_Dataset extract_

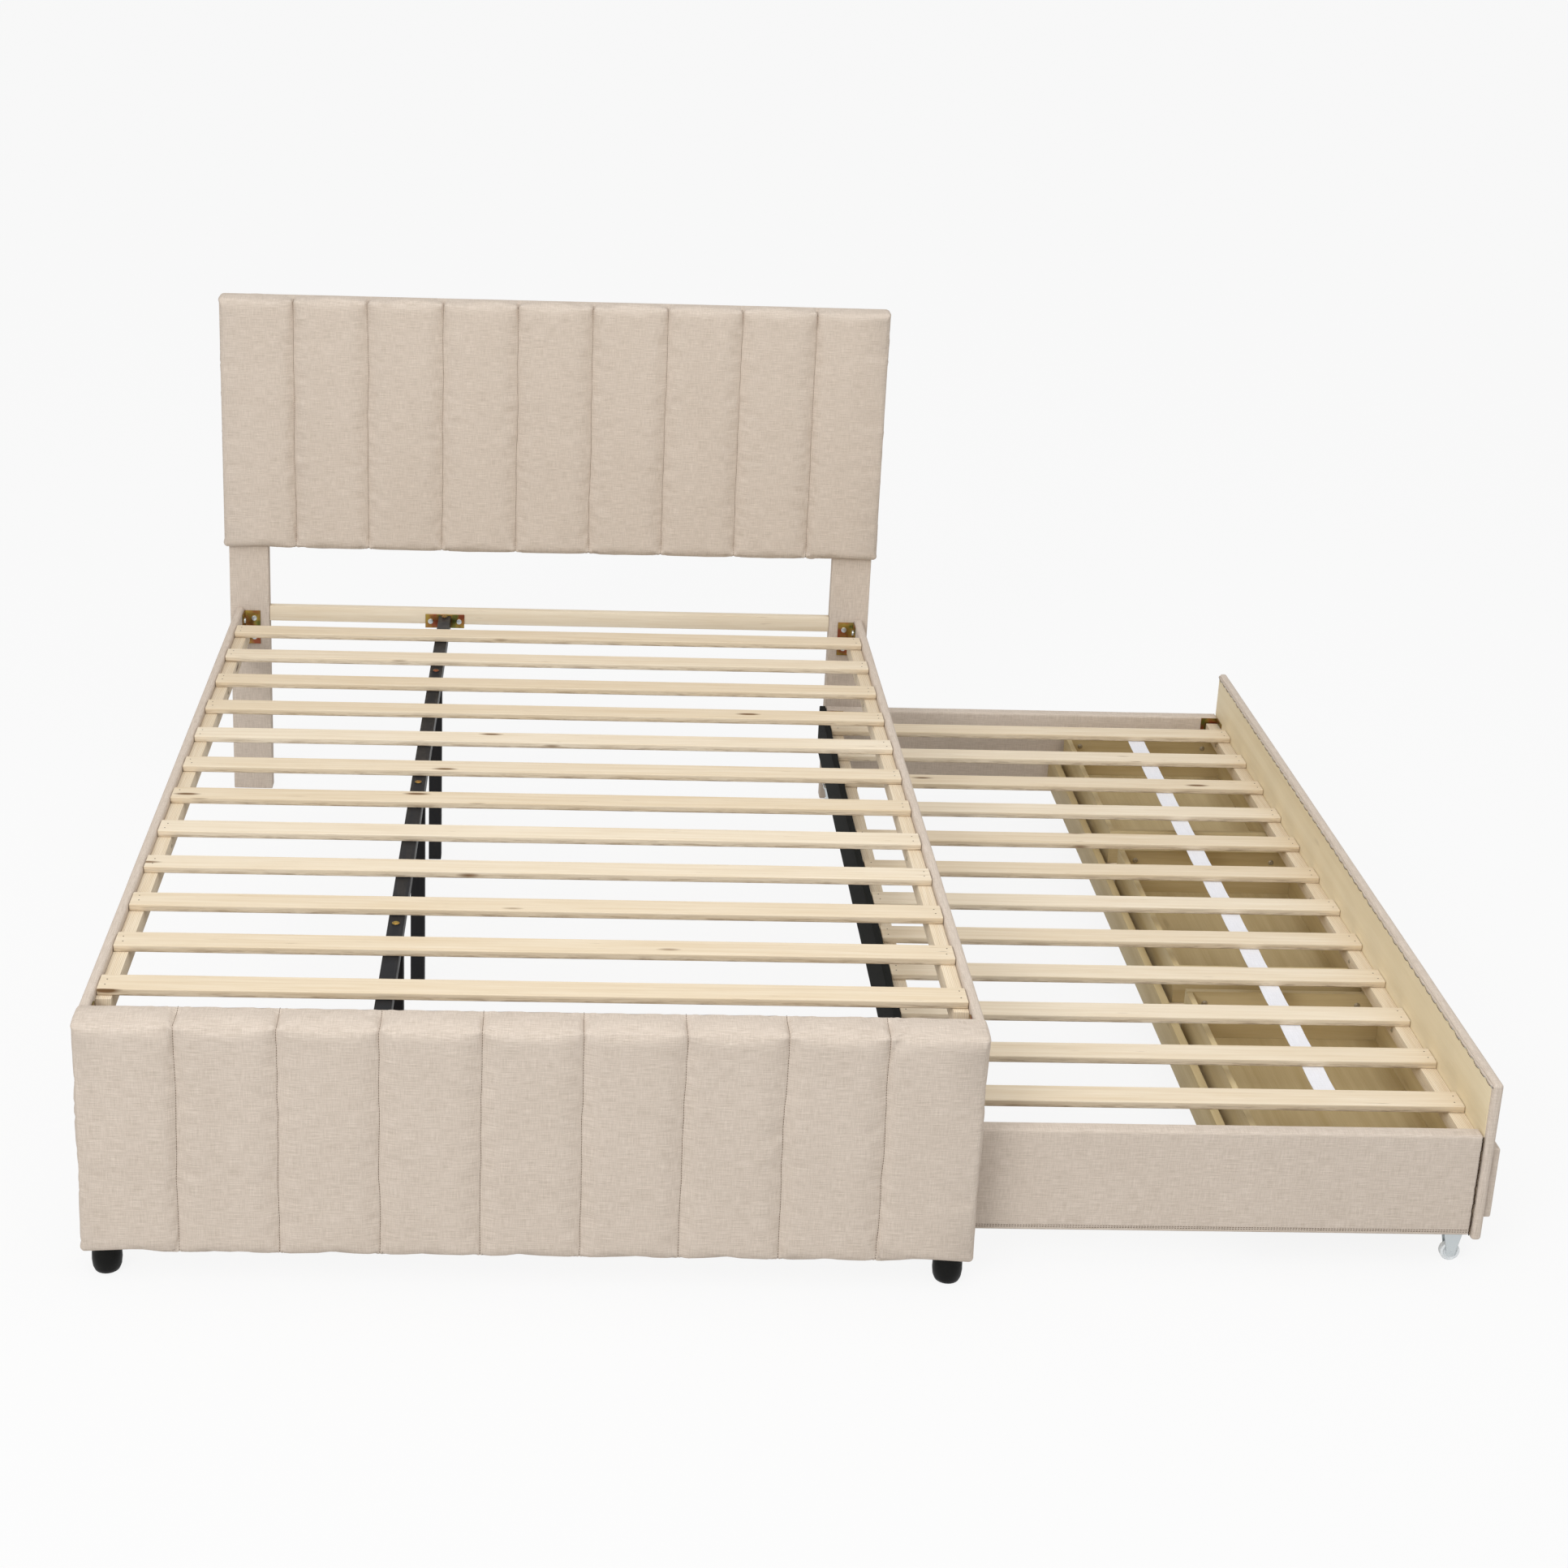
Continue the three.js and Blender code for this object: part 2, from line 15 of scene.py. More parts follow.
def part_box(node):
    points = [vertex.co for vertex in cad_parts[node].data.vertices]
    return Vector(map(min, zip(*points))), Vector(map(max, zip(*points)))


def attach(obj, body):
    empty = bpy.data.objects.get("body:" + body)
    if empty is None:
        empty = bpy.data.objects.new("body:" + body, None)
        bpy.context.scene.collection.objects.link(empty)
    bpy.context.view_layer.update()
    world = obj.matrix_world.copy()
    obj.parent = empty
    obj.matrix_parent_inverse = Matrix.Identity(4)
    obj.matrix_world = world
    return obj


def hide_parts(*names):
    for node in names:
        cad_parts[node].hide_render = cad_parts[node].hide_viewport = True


bl_info = {
    "name": "Upholstered Trundle Bed",
    "version": (1, 0, 0),
    "blender": (4, 5, 0),
    "location": "3D View > Sidebar > Trundle Bed",
    "description": "Makes an upholstered bed with a slatted trundle and drawers",
    "category": "Add Mesh",
}

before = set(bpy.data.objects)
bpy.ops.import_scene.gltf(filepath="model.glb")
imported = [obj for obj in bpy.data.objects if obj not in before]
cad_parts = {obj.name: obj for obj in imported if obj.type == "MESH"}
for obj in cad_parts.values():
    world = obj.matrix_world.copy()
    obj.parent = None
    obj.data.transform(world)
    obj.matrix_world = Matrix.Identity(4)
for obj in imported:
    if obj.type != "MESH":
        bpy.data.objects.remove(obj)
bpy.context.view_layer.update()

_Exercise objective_
Gather each line in the data that holds the string "type".

_Written response_
cad_parts = {obj.name: obj for obj in imported if obj.type == "MESH"}
    if obj.type != "MESH":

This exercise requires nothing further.